Everything is falling into place for WBO Intercontinental flyweight champion Milan “El Metodico” Melindo of the ALA Boxing stable. Last weekend, Melindo raised his record to a spotless 25-0 with his tenth knockout, this one over an unpredictable Juan Esquer. This lines Melindo up for a world title shot.
“The title fight will come, God will grant me that eventually,” Melindo said. “We will just follow the plan and have one or two more fights before we think about that.”
Melindo seems to have really found his identity as a boxer. He moved up in weight in 2010, and stuck to his technical, deliberate style with great success. He even changed his monicker from “Milenyo” to “El Metodico” or “Method Man” to fit. After all, he didn’t fight like a storm, and didn’t want to grab the name of a typhoon that devastated a great part of the country.
Meanwhile, though Esquer has had an up and down career the last few years, he did not come with a flimsy resume. In fact, “Panterita” or little panther has fought six opponents who would become world champions, beating future WBO minimumweight champion Kermin Guardia and drawing with eventual WBC light flyweight king Gilberto Keb Baas. He also said he didn’t care whose territory he was fighting in, he was there to knock Melindo out.
Even before the fight, you could see the contrast between the two. Melindo was reserved, just loosely moving about in his corner, while Esquer, clearly nervous, was bouncing around the ring as if he had just had a gallon of coffee. Fans did not expect a quick knockout because that was not Melindo’s style. But nobody expected the bizarre ending, either.

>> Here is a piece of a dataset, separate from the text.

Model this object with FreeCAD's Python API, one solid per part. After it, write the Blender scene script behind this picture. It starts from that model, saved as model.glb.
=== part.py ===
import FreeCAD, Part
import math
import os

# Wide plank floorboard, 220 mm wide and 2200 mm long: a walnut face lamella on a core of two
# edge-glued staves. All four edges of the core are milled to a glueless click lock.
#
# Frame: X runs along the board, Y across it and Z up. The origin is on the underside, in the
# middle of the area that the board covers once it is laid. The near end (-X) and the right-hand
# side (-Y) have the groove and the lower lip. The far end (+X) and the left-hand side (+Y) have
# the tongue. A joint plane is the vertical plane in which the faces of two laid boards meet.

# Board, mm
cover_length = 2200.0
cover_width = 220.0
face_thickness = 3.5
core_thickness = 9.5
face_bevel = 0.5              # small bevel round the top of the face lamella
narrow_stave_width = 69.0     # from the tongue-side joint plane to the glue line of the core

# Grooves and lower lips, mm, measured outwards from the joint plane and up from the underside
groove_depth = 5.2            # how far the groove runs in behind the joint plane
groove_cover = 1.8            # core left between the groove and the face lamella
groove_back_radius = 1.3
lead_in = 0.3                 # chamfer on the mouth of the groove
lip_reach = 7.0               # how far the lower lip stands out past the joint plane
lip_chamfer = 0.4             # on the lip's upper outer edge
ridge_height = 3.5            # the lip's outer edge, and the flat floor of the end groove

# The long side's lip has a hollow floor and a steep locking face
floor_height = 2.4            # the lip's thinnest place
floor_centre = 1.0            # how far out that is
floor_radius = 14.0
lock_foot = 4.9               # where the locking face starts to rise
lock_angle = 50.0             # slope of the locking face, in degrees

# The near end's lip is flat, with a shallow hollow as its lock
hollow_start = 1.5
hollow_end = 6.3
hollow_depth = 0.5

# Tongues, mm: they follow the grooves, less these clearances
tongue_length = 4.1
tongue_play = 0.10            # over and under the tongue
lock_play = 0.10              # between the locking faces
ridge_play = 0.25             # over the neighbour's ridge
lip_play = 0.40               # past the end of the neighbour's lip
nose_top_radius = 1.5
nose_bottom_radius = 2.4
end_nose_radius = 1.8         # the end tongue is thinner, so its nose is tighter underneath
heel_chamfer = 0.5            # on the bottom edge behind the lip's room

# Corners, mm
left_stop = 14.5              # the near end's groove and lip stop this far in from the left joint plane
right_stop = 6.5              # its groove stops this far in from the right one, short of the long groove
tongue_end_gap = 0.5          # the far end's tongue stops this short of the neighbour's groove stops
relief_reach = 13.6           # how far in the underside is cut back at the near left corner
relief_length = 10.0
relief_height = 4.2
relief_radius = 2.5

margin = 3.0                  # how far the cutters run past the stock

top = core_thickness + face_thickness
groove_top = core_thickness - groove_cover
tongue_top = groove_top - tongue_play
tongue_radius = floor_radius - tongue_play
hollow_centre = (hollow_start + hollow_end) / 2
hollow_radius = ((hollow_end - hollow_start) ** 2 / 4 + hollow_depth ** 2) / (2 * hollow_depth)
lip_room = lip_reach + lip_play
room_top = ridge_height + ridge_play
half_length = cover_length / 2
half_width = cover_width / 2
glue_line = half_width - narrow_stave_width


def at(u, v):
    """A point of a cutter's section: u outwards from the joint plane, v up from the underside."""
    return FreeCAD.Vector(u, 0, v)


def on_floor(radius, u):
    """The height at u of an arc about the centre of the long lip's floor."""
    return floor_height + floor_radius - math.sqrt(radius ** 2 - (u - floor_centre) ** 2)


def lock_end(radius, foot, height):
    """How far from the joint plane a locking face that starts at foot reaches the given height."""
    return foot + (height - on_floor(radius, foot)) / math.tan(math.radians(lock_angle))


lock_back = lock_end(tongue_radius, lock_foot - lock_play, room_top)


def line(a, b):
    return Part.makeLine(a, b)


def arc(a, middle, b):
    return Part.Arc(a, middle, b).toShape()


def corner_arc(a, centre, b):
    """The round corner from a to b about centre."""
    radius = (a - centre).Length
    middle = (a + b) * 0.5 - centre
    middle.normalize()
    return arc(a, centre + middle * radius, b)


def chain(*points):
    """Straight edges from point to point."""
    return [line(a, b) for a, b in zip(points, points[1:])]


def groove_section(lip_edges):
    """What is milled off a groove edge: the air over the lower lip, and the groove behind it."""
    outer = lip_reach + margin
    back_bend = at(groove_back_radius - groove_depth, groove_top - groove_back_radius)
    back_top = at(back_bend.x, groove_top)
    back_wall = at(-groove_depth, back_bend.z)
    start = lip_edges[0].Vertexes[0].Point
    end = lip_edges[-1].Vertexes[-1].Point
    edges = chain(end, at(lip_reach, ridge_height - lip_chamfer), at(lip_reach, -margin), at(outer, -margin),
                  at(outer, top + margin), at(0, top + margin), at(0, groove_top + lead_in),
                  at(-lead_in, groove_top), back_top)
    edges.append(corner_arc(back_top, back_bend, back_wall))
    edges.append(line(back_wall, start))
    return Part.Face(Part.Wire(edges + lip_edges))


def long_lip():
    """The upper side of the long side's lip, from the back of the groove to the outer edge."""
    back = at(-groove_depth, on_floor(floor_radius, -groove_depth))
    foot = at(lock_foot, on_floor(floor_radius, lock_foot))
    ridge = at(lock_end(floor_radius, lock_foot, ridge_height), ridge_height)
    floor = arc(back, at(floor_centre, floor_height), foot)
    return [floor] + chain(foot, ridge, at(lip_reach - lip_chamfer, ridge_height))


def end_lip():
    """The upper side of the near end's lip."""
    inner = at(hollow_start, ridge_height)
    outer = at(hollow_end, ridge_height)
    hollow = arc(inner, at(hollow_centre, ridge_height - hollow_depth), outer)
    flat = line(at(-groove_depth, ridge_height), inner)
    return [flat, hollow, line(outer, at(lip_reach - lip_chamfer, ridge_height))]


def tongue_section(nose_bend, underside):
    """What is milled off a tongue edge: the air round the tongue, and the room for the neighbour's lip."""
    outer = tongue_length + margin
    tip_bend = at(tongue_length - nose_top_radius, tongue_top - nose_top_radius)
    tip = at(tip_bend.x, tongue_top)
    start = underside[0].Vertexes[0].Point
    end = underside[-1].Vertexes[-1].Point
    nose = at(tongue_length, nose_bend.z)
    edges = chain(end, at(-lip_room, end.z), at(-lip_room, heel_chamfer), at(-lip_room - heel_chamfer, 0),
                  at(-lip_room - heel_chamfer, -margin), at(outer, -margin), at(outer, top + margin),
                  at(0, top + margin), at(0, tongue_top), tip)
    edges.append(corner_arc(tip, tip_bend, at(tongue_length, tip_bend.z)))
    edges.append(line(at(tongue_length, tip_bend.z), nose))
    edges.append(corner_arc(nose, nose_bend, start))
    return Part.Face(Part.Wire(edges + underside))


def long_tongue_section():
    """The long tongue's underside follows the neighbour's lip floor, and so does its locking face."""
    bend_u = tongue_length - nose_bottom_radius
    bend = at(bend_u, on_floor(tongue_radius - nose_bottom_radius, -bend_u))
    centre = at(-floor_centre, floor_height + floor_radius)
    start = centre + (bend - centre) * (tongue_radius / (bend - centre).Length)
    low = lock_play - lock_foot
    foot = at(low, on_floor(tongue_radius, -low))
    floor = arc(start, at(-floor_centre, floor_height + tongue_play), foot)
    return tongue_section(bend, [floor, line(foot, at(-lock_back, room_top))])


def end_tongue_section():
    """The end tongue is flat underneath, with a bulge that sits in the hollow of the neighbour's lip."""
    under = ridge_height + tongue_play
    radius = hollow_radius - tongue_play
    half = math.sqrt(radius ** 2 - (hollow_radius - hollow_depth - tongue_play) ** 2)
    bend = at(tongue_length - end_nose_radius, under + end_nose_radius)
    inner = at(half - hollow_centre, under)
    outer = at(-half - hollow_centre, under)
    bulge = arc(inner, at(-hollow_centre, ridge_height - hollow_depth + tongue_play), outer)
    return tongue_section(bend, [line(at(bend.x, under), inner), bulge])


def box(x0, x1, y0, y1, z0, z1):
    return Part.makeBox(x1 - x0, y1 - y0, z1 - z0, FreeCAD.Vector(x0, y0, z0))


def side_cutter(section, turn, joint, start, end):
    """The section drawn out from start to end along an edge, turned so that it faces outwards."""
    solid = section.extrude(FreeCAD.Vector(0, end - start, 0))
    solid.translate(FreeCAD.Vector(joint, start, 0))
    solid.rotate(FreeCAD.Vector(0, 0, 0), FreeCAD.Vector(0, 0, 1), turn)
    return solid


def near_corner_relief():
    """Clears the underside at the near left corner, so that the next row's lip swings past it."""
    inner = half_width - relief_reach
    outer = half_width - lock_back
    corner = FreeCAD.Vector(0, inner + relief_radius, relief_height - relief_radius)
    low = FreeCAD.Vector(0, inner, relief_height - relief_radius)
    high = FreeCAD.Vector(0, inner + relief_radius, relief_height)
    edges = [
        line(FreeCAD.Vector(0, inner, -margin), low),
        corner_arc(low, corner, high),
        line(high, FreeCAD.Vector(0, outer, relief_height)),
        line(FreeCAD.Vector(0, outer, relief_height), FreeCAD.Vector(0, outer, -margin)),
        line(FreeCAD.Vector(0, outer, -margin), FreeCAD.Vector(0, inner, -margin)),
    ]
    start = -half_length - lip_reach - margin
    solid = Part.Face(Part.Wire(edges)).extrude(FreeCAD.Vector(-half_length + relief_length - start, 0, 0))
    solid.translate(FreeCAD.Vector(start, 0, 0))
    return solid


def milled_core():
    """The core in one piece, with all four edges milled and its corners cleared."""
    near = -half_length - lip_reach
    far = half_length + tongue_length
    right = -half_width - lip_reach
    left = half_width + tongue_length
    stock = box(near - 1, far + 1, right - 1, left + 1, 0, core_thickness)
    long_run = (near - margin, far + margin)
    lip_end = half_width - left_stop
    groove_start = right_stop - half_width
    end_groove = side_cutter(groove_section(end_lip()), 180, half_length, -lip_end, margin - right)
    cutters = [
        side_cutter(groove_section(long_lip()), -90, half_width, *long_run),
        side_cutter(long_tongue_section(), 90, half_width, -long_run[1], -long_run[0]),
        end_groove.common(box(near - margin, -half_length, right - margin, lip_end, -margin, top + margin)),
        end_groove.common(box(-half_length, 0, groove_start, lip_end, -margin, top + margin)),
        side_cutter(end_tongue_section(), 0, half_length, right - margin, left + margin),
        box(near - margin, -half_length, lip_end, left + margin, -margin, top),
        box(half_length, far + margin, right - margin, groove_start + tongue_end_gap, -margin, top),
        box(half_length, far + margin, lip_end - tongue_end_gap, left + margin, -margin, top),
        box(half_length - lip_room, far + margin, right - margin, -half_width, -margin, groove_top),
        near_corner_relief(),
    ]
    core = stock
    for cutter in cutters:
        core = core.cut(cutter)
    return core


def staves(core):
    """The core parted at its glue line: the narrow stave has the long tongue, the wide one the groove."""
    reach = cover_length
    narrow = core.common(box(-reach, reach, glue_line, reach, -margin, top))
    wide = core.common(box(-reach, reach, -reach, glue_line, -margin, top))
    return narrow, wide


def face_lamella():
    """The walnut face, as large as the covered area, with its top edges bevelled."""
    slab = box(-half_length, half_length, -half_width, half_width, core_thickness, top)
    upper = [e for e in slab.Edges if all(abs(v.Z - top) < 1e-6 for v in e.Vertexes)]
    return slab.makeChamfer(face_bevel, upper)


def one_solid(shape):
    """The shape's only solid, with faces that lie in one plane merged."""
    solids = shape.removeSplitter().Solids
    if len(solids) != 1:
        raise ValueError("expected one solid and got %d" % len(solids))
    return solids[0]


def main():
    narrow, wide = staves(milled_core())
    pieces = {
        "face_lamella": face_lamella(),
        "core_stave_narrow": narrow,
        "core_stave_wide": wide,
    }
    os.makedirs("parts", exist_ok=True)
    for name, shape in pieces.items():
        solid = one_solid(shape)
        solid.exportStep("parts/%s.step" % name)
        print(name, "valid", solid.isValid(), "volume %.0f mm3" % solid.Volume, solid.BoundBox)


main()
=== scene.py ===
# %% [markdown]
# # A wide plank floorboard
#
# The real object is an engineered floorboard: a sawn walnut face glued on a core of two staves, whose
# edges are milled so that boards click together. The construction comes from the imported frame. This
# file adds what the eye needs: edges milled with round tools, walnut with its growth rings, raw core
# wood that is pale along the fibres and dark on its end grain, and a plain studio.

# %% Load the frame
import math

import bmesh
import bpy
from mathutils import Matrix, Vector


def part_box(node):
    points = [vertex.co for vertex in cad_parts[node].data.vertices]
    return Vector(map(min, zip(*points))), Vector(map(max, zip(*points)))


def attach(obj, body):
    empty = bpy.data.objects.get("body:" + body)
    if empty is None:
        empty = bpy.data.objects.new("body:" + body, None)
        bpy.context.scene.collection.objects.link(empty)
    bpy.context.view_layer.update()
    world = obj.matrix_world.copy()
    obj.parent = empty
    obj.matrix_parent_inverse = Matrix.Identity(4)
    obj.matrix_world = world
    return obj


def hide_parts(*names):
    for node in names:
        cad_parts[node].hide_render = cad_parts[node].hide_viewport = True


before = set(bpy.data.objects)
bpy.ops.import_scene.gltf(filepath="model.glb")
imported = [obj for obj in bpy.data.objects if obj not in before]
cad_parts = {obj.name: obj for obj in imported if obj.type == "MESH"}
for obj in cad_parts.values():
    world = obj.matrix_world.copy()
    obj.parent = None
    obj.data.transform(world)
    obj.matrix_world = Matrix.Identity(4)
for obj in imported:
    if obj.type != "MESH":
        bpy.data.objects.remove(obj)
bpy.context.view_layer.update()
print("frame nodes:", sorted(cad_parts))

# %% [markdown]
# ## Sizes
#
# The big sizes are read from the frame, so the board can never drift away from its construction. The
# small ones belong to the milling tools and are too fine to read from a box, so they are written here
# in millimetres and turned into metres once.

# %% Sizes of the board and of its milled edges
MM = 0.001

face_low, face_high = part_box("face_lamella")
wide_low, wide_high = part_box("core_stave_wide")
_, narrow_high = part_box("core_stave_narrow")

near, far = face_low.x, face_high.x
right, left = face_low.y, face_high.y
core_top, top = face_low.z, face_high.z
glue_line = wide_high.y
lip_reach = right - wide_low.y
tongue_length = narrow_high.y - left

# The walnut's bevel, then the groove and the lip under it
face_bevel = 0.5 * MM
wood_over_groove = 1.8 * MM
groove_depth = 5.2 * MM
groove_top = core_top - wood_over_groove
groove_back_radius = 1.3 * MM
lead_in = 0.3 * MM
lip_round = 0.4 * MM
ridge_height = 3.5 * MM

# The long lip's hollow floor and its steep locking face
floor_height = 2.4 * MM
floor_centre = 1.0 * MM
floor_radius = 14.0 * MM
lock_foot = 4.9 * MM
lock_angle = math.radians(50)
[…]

Melindo started off at his normal pace, bringing the fight to the Mexican, using his left jab to great effect, repeatedly forcing the Mexican back. The jittery challenger was throwing a messy variety of punches mostly off the mark. Some time in the second round, Esquer started complaining of low blows from Melindo, even ones that barely grazed his hip. Melindo was throwing an impressive mix of hooks and uppercuts with machine-like precision that clearly bothered his opponent.
A couple of round later, Melindo threw a body shot that went barely south of Esquer’s beltline. The punch was not even a real power shot. Ater a split second, Esquer decides to crumple to the canvas as if he had been castrated. He squirmed, grimaced, frowned, howled, squealed, and put on a really big show. Even his cornermen were laughing. Referee Danrex Tapdasan gave him time to recover, and sent Melindo to a neutral corner with a second warning.
Esquer pretended to stand thrice, then slumped back to the canvas squirming in faked pain. After more than three minutes, he got up, shaking his head as if still hurting, and the fight continued.
“He was trying to do something because I could feel he was getting tired,” Melindo told this writer in the vernacular after the fight. “It was a matter of time before I would beat him.”
The crowd at the Waterfront Hotel and Casino in Cebu was howling, booing, yelling invectives at the challenger. When the fight continued, Esquer tried to show that the champion’s blows weren’t bothering him. Then at close quarters in the seventh round, it was Esquer that threw a clear low blow. Melindo complained, but since the referee hadn’t stepped in, kept fighting. The Filipino hit Esquer in the chest, and Esquer went down, writhing in pain and claiming it was a low blow. His own chief second asked Tapdasan to stop the fight. Esquer quickly left the ring to a mix of boos and jeers.
“My focus was really to follow the plan, look for openings,” admitted Melindo. “I tried not to mind his antics, but stay focused on doing my job.”
Melindo’s humility, focus and patience are also born of lessons learned, like the time his stablemate AJ Banal, then 19, stepped into the ring against Rafael Concepcion in 2008 for the interim WBA world super flyweight title. At the time Banal, now WBO Asia Pacific bantamweight king, had overtrained, and ran out of gas by the eighth round. He was knocked out in the tenth. It is still Banal’s only defeat to date.
Milan Melindo is biding his time. Whether it’s against WBO flyweight champion and countryman Brian Viloria or someone else, he knows he will be ready. He wants to get there and stay there for a very long time.